Take out one stinker (like Save the Pack) and one great card (like Regrowth) and replace them with two average cards, such as Dew Faerie and Snufflegator. Now players won’t open as many garbage decks, and beginning players are more likely to open average decks they can actually enjoy.
To be fair, there aren’t really that many terrible cards, so fixing this should only cost a “Penny” or two.
Time will tell, maybe the next set is already applying the fix.

Problem 4: You Can’t Deckbuild
Well, we have reached the highlight of this article; the main reason so many players decline this incredible game.
There is a validity to this argument, although it’s mostly a matter of perspective. I view the glass half full, while others may view it as half empty.
On one hand, we can’t customize our decks as we see fit.
On the other hand, players can’t ‘netdeck’.
Ask a non-Keyforge player what their deck is called. They will usually respond with something like “Aggro” or “Midrange Control”. That’s nice to have a generic metagame description, but Keyforge gave me a deck named Warden Q. Autocloud and it’s unlike any other deck.
And there lies the heart of the issue.
Keyforge doesn’t easily fit any traditional labels. All too often we see it compared with other card games (I’m guilty of this, too). If you like building a deck, then play another game. If you like owning something one of a kind, play Keyforge. In five years, that deck you built for another game is likely disassembled for parts. While Warden Q. Autocloud will still hold the same fond memories of wins, losses, triumph, and tragedy.
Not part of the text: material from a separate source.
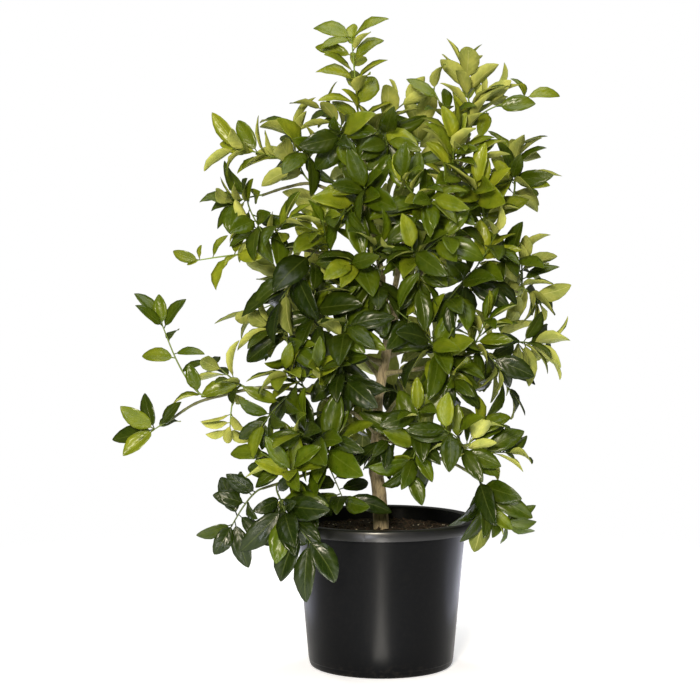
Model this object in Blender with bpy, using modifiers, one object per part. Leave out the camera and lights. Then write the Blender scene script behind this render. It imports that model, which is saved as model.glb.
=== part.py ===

You can’t change your Archon, but you can let the Crucible change you.
This section isn’t meant to convince anyone that their game is the “right one”. We all play games for different reasons, and that’s okay.
But for now, all I need in my gaming life is to look at the opponent’s Archon card at the start of each round; analyzing and building upon a strategy that will likely change for every opponent I ever face.
I think that part of the game gets overlooked by alot of potential players. What we lose in deckbuilding, we gain in strategy.